→ Required work
Restate word for word the lines of the records below, starting at the line that contains "Keep writing the" and ending at the line that contains "return np.stack(corners, axis=-1).reshape(-1, 4)", with both of those lines included and nothing else.

→ Extracted data
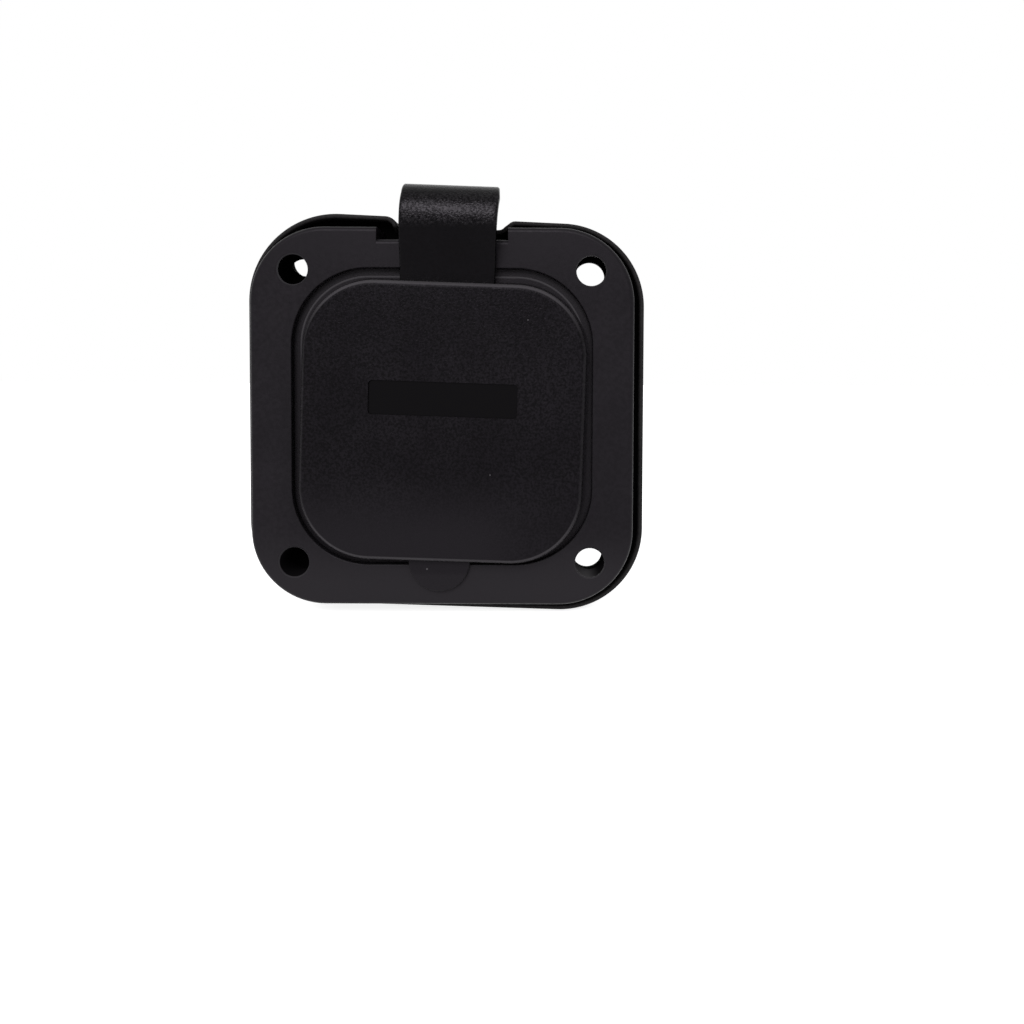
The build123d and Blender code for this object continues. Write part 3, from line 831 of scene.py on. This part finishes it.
...
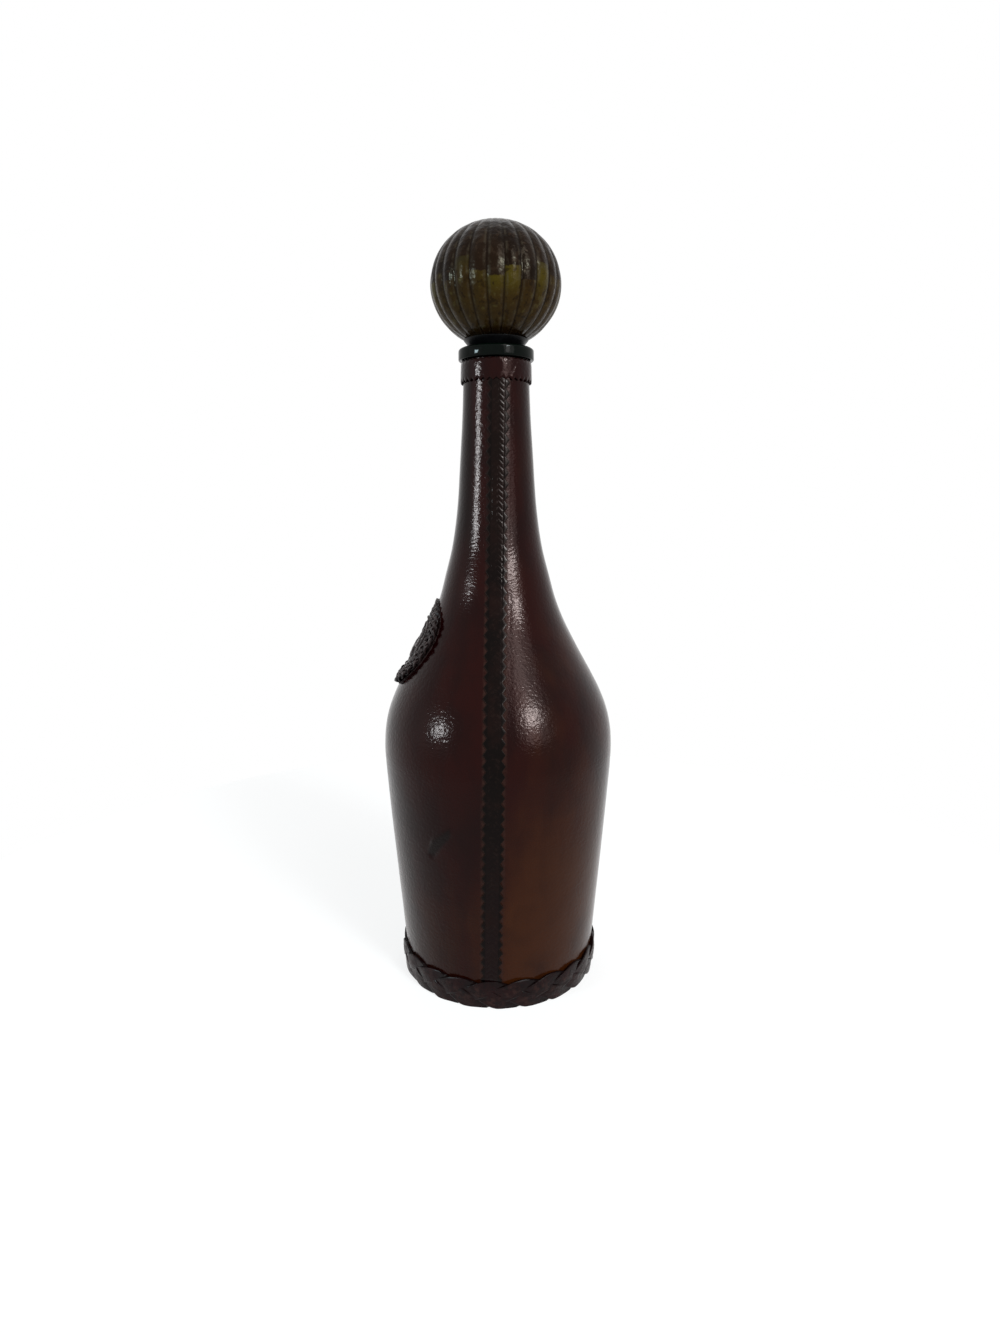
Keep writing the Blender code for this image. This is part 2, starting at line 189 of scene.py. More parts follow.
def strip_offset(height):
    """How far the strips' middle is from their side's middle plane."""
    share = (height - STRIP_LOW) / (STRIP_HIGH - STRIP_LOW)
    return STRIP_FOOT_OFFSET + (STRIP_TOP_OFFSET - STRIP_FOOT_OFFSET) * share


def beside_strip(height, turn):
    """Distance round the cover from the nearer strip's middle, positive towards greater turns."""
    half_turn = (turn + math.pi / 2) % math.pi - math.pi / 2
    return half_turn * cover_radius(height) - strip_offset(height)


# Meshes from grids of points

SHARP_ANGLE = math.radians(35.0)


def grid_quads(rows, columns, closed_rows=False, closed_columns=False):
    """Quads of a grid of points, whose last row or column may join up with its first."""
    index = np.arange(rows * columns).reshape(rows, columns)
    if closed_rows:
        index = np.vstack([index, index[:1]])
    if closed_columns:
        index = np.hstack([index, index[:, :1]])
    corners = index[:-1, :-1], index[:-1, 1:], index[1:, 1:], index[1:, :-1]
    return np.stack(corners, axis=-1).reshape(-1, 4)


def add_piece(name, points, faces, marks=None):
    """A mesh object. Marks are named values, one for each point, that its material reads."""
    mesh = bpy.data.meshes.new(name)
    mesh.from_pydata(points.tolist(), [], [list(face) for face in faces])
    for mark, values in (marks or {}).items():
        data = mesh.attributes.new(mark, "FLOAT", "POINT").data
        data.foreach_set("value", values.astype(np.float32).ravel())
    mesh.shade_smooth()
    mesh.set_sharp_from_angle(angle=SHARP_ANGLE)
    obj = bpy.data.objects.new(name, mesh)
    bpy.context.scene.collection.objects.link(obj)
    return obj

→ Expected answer
Keep writing the Blender code for this image. This is part 2, starting at line 189 of scene.py. More parts follow.
def strip_offset(height):
    """How far the strips' middle is from their side's middle plane."""
    share = (height - STRIP_LOW) / (STRIP_HIGH - STRIP_LOW)
    return STRIP_FOOT_OFFSET + (STRIP_TOP_OFFSET - STRIP_FOOT_OFFSET) * share


def beside_strip(height, turn):
    """Distance round the cover from the nearer strip's middle, positive towards greater turns."""
    half_turn = (turn + math.pi / 2) % math.pi - math.pi / 2
    return half_turn * cover_radius(height) - strip_offset(height)


# Meshes from grids of points

SHARP_ANGLE = math.radians(35.0)


def grid_quads(rows, columns, closed_rows=False, closed_columns=False):
    """Quads of a grid of points, whose last row or column may join up with its first."""
    index = np.arange(rows * columns).reshape(rows, columns)
    if closed_rows:
        index = np.vstack([index, index[:1]])
    if closed_columns:
        index = np.hstack([index, index[:, :1]])
    corners = index[:-1, :-1], index[:-1, 1:], index[1:, 1:], index[1:, :-1]
    return np.stack(corners, axis=-1).reshape(-1, 4)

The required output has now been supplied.